To open the encore portion of the evening, Lloyd took brief detours from his mainstay tenor sax to perform on instruments long associated with his concerts, the Hungarian tárogató reed instrument on "Nachekita's Lament," and some maraca action flexed into the piano microphones during Moran's solo. Another aspect of the Lloyd ethos, his Vedantic spiritual practice, emerged as he recited from memory from the Bhagavad-Gita, in Christopher Isherwood's celebrated translation.

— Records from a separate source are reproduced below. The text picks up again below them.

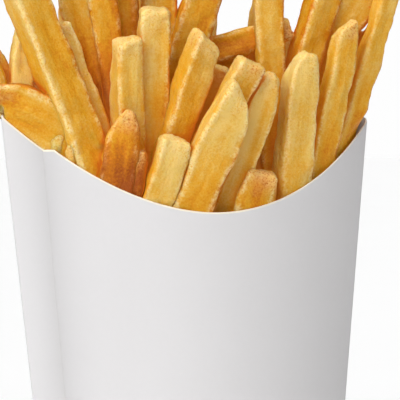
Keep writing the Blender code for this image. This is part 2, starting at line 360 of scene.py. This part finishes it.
middleFries = (
    (-52.6, 112.3, -60.3, 132.2, 0.80, 0, 6.5, 5.5, 10, 0, 0, 0.9, 0.2),
    (-47.9, 112.2, -46.7, 134.8, 0.55, 2, 6.6, 6.0, 15, 0, 0, 0.8, 0.3),
    (-24.7, 100.8, -37.8, 135.3, 0.42, 4, 8.0, 7.5, 10, 0, 0, 0.7, 0.2),
    (-16.7, 99.3, -17.6, 131.3, 0.28, 7, 7.4, 7.8, 22, -0.5, 1.5, 0.5, 0.05),
    (-10.9, 99.3, -9.4, 139.9, 0.36, 6, 9.0, 8.2, 4, 0, 0, 0.5, 0.1),
    (-5.0, 99.3, 5.5, 131.3, 0.22, 6, 8.4, 8.0, 24, 0, -4, 0.1, 0.15),
    (-0.7, 89.3, 18.1, 124.8, 0.16, 5, 7.6, 7.4, 20, 0, 0, -0.4, 0.0),
    (12.4, 86.6, 23.8, 121.4, 0.12, 3, 8.0, 7.6, 8, 0, 1.0, 0.5, 0.6),
    (43.9, 100.8, 59.6, 152.4, 0.21, 2, 6.3, 5.5, 31, 0, 0, 0.3, 0.1),
    (-19.3, 106.5, -25.6, 151.5, 0.46, 3, 8.2, 8.0, 5, 0, 0, -0.45, 0.3),
    (-27.5, 122.2, -34.0, 153.0, 0.55, 2, 9.0, 8.0, -10, 0, 0, 0.2, 0.2),
    (3.6, 108.0, 9.4, 123.6, 0.34, 3, 7.4, 7.0, 0, 0, 0, 0.0, 0.3),
    (24.1, 112.2, 22.4, 153.5, 0.42, 1, 8.4, 8.0, 5, 0, 0, 0.1, 0.1),
    (30.8, 117.9, 42.0, 152.5, 0.45, 1, 8.6, 7.0, 28, 0, 0, -0.25, 0.1),
    (38.4, 125.1, 52.7, 149.3, 0.62, 1, 10.0, 8.0, 10, 0, 0, 0.1, 0.2),
    (-0.4, 127.9, 7.0, 150.3, 0.60, 2, 10.2, 8.5, 10, 0, 0, -0.5, 0.1),
    (3.5, 128.2, 29.3, 134.4, 0.70, 0, 7.6, 7.0, 0, 1.2, 0, -0.6, 0.2),
    (-17.9, 125.1, -19.9, 153.0, 0.62, 1, 9.5, 8.5, -6, 0, 0, -0.35, 0.3),
)
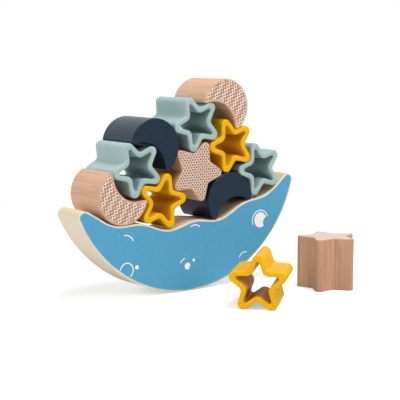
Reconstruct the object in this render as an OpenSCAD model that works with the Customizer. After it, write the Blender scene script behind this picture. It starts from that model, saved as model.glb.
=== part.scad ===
// Stacking balance game: a crescent-shaped rocker board, twelve blocks to pile
// on it, and the pile as it stands, with two of the blocks on the table.
// Millimetres, +Z up. The board's front face lies on the plane Y = 0, the
// depth runs towards +Y, and the origin is where its rolling edge meets the
// table. Every block is an outline in X and Z with the same depth in Y.

/* [Rocker board] */
// Radius of the rolling edge
board_radius = 107; // [90:0.5:130]
// Thickness of the plywood
board_depth = 30; // [20:0.5:40]
// Height of the top edge at its lowest, before the waves
board_waist = 51.0; // [40:0.1:60]
// Radius of the hollow of the top edge
hollow_radius = 204; // [170:1:260]
// How far left of the middle the hollow is deepest
hollow_shift = 12.5; // [5:0.1:20]
// Height of the waves above and below the hollow
wave_height = 2.2; // [1:0.1:4]
// Length of one wave
wave_length = 48.4; // [42:0.1:56]
// Radius of the two tips
board_tip_radius = 5; // [3:0.1:7]

/* [Blocks] */
// Depth of every block
block_depth = 40; // [30:0.5:50]
// Gap left between blocks that rest on each other
rest_gap = 0.1; // [0.1:0.05:0.3]

/* [Crescents] */
// Radius of the back of a crescent
crescent_radius = 21.4; // [19:0.1:24]
// Radius of its hollow side
crescent_hollow_radius = 20.8; // [19:0.1:24]
// Distance between the centres of the two circles
crescent_shift = 20.2; // [18:0.1:22]
// Radius of its two horns
horn_radius = 2; // [1.2:0.1:3]

/* [Soft stars] */
// From the centre to the end of a point
soft_reach = 21.4; // [19:0.1:24]
// From the centre to the bottom of a notch
soft_notch = 12.9; // [12:0.1:15]
// Radius of the points
soft_tip_radius = 4.2; // [3.4:0.1:5]
// Radius of the notches
soft_notch_radius = 3.3; // [1.5:0.1:5]
// Thickness of the walls
soft_wall = 4.2; // [3:0.1:5]

/* [Wooden stars] */
// From the centre to the end of a point
wood_reach = 23.4; // [21:0.1:26]
// From the centre to the bottom of a notch
wood_notch = 14.3; // [13:0.1:16]
// Radius of the points
wood_tip_radius = 3.4; // [2.5:0.1:5]
// Radius of the notches
wood_notch_radius = 2.4; // [1.5:0.1:5]

/* [Printed face] */
// Bare margin round the blue field
print_margin = 1.3; // [0.8:0.1:3]
// Thickness of the colour let into the face
print_depth = 0.4; // [0.3:0.05:0.8]
// Width of the thin white lines
line_width = 0.8; // [0.6:0.05:1.5]

/* [Turn of each block] */
// Direction that the left wooden crescent opens to
low_crescent_turn = 53.0; // [40:0.5:70]
// Direction that the left navy crescent opens to
upper_navy_turn = 236.0; // [225:0.5:250]
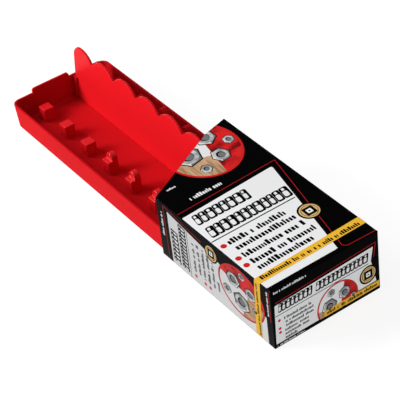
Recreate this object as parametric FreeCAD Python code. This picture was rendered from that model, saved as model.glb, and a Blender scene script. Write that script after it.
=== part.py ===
import FreeCAD, Part
import math
import os

# A socket organizer: a moulded drawer of standing posts and a scalloped label rack,
# held in a folded carton whose printed end covers about half of it.
# X runs along the drawer towards the carton's closed end, Y from the wide bay to the
# narrow bay, Z up. The origin is the middle of the whole length, on the surface it lies on.
# All lengths are in millimetres.

# Places for the sockets
place_count = 11
place_pitch = 22.0
plain_post_count = 3

# Moulded drawer
end_cut = 1.0
tray_wall = 1.4
tray_floor = 1.6
tray_height = 15.3
wide_bay = 38.7
narrow_bay = 19.9
base_inset = 1.0
corner_radius = 5.0
foot_round = 0.8
floor_round = 1.2
rim_round = 0.35

# Raised finger lip on the end that shows
lip_rise = 2.8
lip_width = 24.0
lip_from_near_side = 14.0
lip_round = 1.6
lip_setback = 0.12

# Slots that hold the rack's ends
guide_length = 4.0
guide_thickness = 1.2
guide_drop = 0.4

# Posts that fit a quarter inch square drive
drive_square = 6.3
near_post_height = 8.1
far_post_height = 19.1
post_ledge = 2.7
finger_rise = 3.9
post_round = 0.45
near_post_from_wall = 14.9
far_post_from_wall = 9.4

# Scalloped label rack
rack_thickness = 1.4
rack_valley_height = 28.3
lobe_rise = 5.3
rack_lean = 3.3
rack_foot_round = 4.0
rack_corner_round = 2.6
rack_end_clearance = 0.25

# Folded carton
board = 0.5
side_clearance = 0.3
head_clearance = 0.4
end_clearance = 0.3
near_cover = 92.5
far_cover = 122.5
kink_width_share = 0.76
kink_reach_share = 0.85
glue_flap_width = 12.0
glue_flap_taper = 5.0
dust_flap_reach = 24.0
dust_flap_taper = 3.0
inner_end_flap_height = 24.0
flap_edge_gap = 0.3

# Sheets of size labels that lie on the drawer's floor
strip_length = 97.0
strip_liner = 0.2
strip_label = 0.15
strip_to_post = 1.2
strip_to_guide = 0.25
strip_to_end = 4.0
label_count = 11
label_rows = 2
label_gap = 1.2
label_round = 1.5

# Places and sizes that follow from the sizes above
tray_length = place_count * place_pitch - 2 * end_cut
tray_width = 2 * tray_wall + wide_bay + rack_thickness + narrow_bay
tray_end_x = -(tray_length + end_clearance + 3 * board) / 2
closed_end_x = -tray_end_x
tray_mid_x = tray_end_x + tray_length / 2
tray_near_y = -tray_width / 2
tray_bottom_z = board
tray_rim_z = tray_bottom_z + tray_height
floor_z = tray_bottom_z + tray_floor
inner_near_y = tray_near_y + tray_wall
inner_far_y = -inner_near_y
rack_near_y = inner_near_y + wide_bay
rack_top_z = floor_z + rack_valley_height + lobe_rise
draft_share = base_inset / tray_height
first_place_x = tray_end_x - end_cut + place_pitch / 2
near_post_y = inner_near_y + near_post_from_wall
far_post_y = inner_far_y - far_post_from_wall
carton_width = tray_width + 2 * side_clearance + 2 * board
carton_height = rack_top_z + head_clearance + board
strip_near_y = near_post_y + drive_square / 2 + strip_to_post
strip_width = rack_near_y - guide_thickness - strip_to_guide - strip_near_y


def place_x(index):
    """Middle of one socket place along the drawer, counted from the end that shows."""
    return first_place_x + index * place_pitch


def box(low, high):
    """A block between two opposite corners."""
    size = [high[i] - low[i] for i in range(3)]
    return Part.makeBox(size[0], size[1], size[2], FreeCAD.Vector(*low))


def face_from_points(points):
    """A flat face with straight edges through the points."""
    corners = [FreeCAD.Vector(*point) for point in points]
    return Part.Face(Part.makePolygon(corners + [corners[0]]))


def rounded_rectangle(length, width, radius, z):
    """The wire of a level rectangle with round corners, centred on the drawer."""
    half_x = length / 2 - radius
    half_y = width / 2 - radius
    edges = []
    signs = [(1, 1), (-1, 1), (-1, -1), (1, -1)]
    points = []
    for turn, (sx, sy) in enumerate(signs):
        centre = FreeCAD.Vector(tray_mid_x + sx * half_x, sy * half_y, z)
        arc_points = []
        for step in range(3):
            angle = math.radians(90 * turn + 45 * step)
            offset = FreeCAD.Vector(math.cos(angle), math.sin(angle), 0) * radius
            arc_points.append(centre + offset)
        points.append(arc_points)
    for turn in range(len(signs)):
        start, middle, end = points[turn]
        following = points[(turn + 1) % len(signs)][0]
        edges.append(Part.Arc(start, middle, end).toShape())
        edges.append(Part.LineSegment(end, following).toShape())
    return Part.Wire(edges)


def drafted_block(inset, low_z, high_z):
    """A block inside the drawer's outer faces by an inset, with the walls' draft."""
    wires = []
    for z in (low_z, high_z):
        draw_in = inset + draft_share * (tray_rim_z - z)
        length = tray_length - 2 * draw_in
        width = tray_width - 2 * draw_in
        wires.append(rounded_rectangle(length, width, corner_radius - draw_in, z))
    return Part.makeLoft(wires, True, True)


def edges_at_height(shape, z):
    """Every edge that lies level at one height."""
    found = []
    for edge in shape.Edges:
        if abs(edge.BoundBox.ZMin - z) + abs(edge.BoundBox.ZMax - z) < rim_round / 100:
            found.append(edge)
    return found


def tray_shell():
    """Floor and four drafted walls with a rounded rim."""
    outside = drafted_block(0, tray_bottom_z, tray_rim_z)
    outside = outside.makeFillet(foot_round, edges_at_height(outside, tray_bottom_z))
    inside = drafted_block(tray_wall, floor_z, tray_rim_z)
    inside = inside.makeFillet(floor_round, edges_at_height(inside, floor_z))
    shell = outside.cut(inside)
    return shell.makeFillet(rim_round, edges_at_height(shell, tray_rim_z))


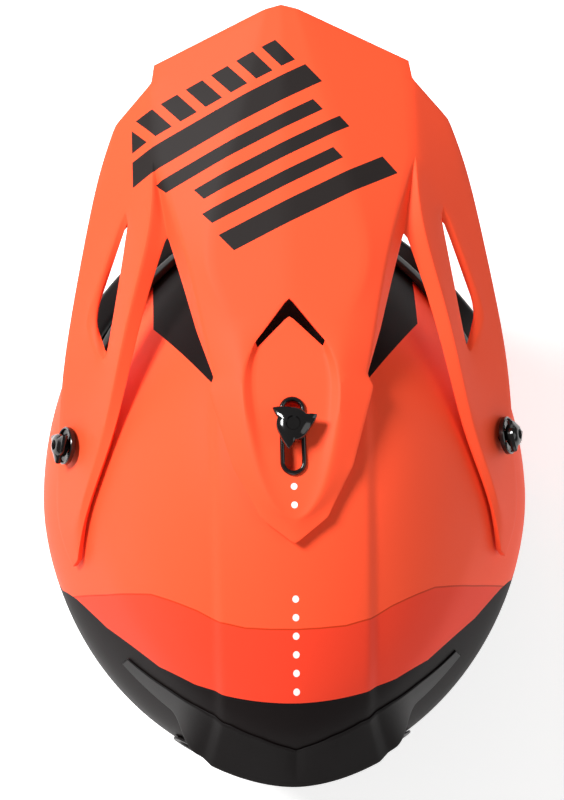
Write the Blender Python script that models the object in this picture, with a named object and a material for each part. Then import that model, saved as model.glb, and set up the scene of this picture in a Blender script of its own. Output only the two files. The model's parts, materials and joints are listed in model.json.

Strictly American turf was just around the corner, though, as Lloyd closed out a contemplative and full musical evening to his revised treatment of the Leonard Berstein/Stephen Sondheim ballad "Somewhere." Via Lloyd's characteristic vocal and lyrical style of phrasing and gently altering melodies, especially when dealing with such familiar terrain as Beach Boys / Brian Wilson songs and standards, our mind's ear detected found comfort in the saxophonist's implied lyric: "there's a place for us / somewhere a place for us."